» GIVEN INSTRUCTION:
In this exercise, reproduce all the entries that follow exactly.

» LISTING:
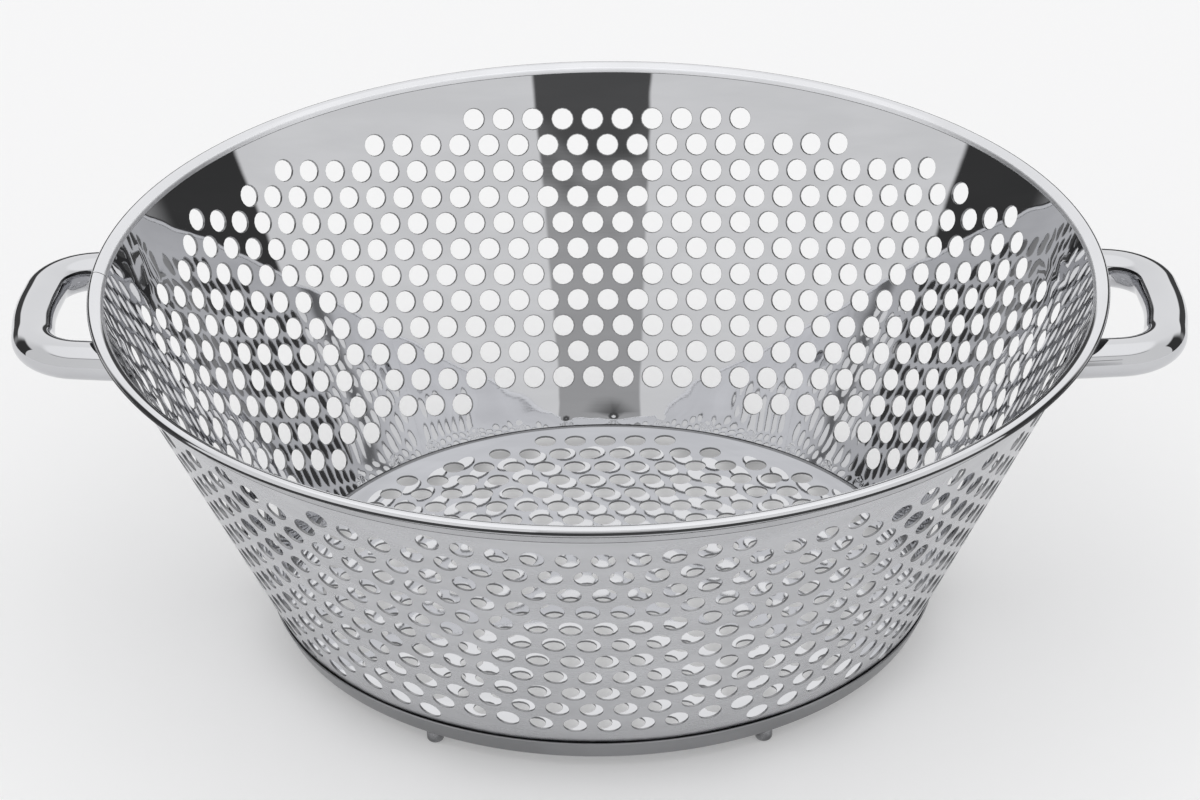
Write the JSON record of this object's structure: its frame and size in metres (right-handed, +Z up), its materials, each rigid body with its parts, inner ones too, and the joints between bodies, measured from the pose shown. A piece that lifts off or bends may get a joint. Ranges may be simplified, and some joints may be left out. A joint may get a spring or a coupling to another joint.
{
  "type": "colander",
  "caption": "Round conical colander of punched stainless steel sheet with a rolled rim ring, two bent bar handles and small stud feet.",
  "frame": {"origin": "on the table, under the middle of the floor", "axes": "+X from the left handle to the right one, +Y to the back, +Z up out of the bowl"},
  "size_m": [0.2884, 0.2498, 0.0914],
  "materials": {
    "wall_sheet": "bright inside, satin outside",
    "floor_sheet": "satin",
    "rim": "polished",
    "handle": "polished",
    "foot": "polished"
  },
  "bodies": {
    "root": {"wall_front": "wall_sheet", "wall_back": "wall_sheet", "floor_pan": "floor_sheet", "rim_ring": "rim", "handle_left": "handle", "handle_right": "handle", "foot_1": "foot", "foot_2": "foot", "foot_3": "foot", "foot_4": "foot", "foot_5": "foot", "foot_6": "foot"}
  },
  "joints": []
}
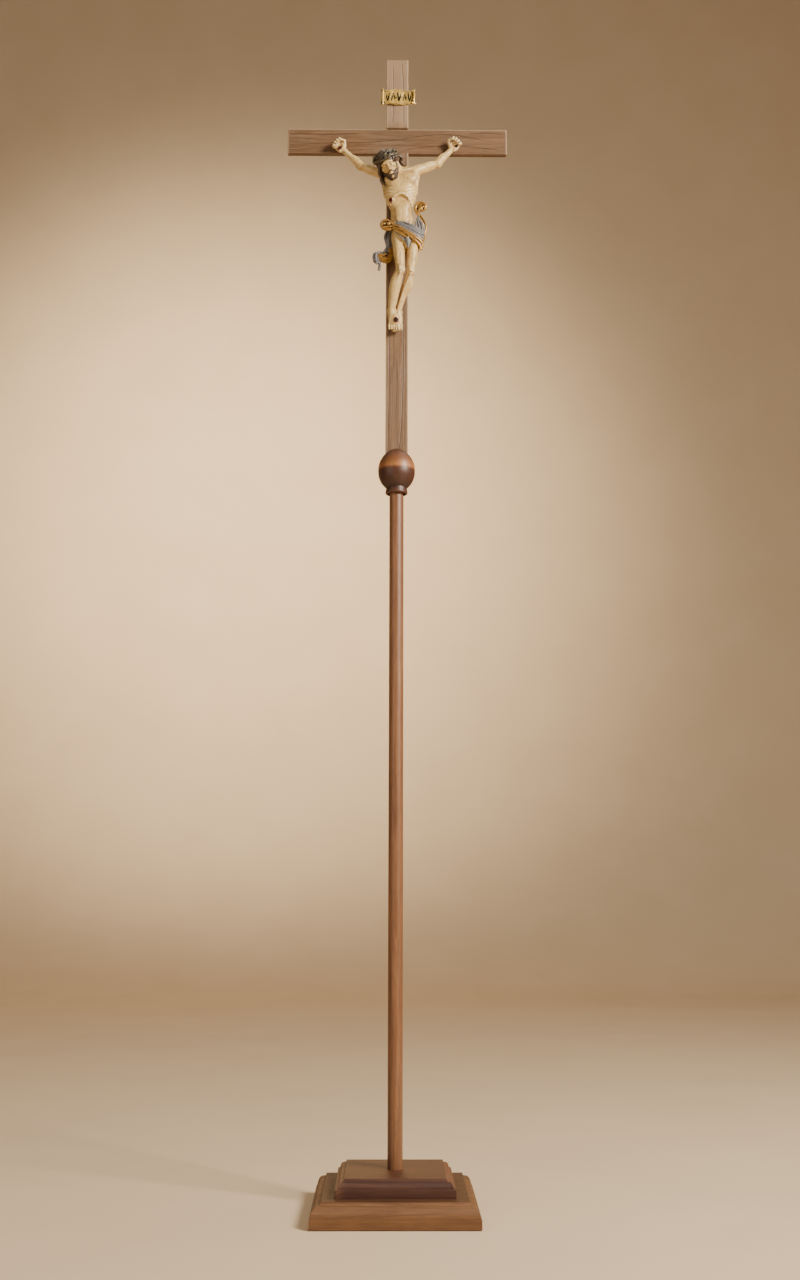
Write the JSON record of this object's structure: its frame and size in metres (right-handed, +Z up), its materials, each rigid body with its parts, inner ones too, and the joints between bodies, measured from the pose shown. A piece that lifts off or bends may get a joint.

» FINAL RESULT:
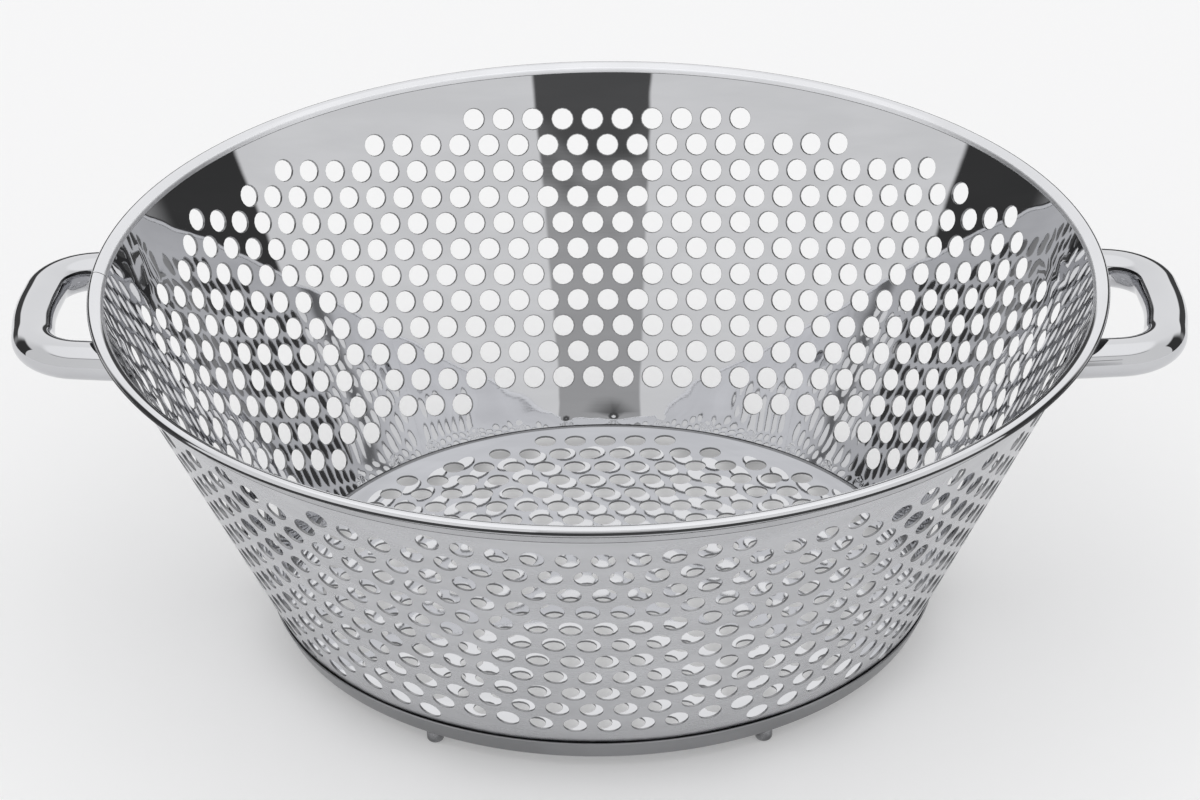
Write the JSON record of this object's structure: its frame and size in metres (right-handed, +Z up), its materials, each rigid body with its parts, inner ones too, and the joints between bodies, measured from the pose shown. A piece that lifts off or bends may get a joint. Ranges may be simplified, and some joints may be left out. A joint may get a spring or a coupling to another joint.
{
  "type": "colander",
  "caption": "Round conical colander of punched stainless steel sheet with a rolled rim ring, two bent bar handles and small stud feet.",
  "frame": {"origin": "on the table, under the middle of the floor", "axes": "+X from the left handle to the right one, +Y to the back, +Z up out of the bowl"},
  "size_m": [0.2884, 0.2498, 0.0914],
  "materials": {
    "wall_sheet": "bright inside, satin outside",
    "floor_sheet": "satin",
    "rim": "polished",
    "handle": "polished",
    "foot": "polished"
  },
  "bodies": {
    "root": {"wall_front": "wall_sheet", "wall_back": "wall_sheet", "floor_pan": "floor_sheet", "rim_ring": "rim", "handle_left": "handle", "handle_right": "handle", "foot_1": "foot", "foot_2": "foot", "foot_3": "foot", "foot_4": "foot", "foot_5": "foot", "foot_6": "foot"}
  },
  "joints": []
}
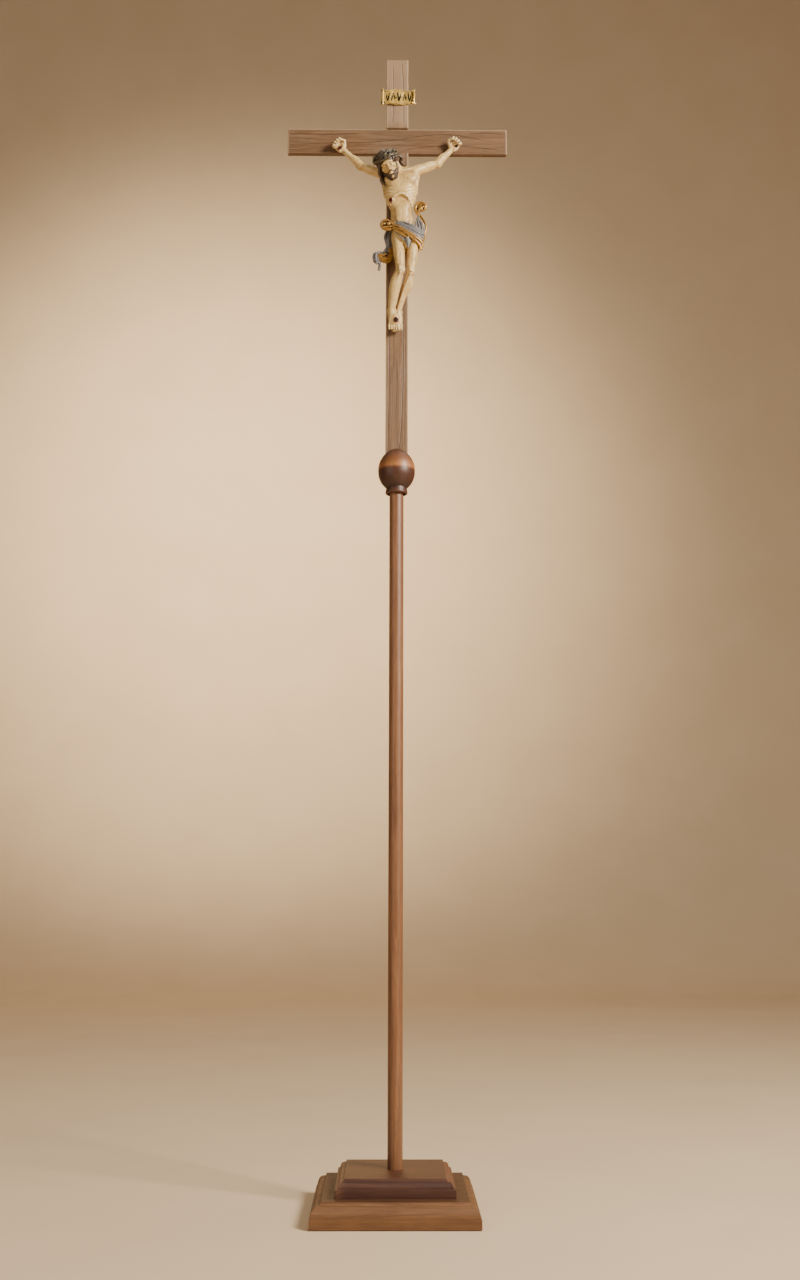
Write the JSON record of this object's structure: its frame and size in metres (right-handed, +Z up), its materials, each rigid body with its parts, inner ones too, and the joints between bodies, measured from the pose shown. A piece that lifts off or bends may get a joint.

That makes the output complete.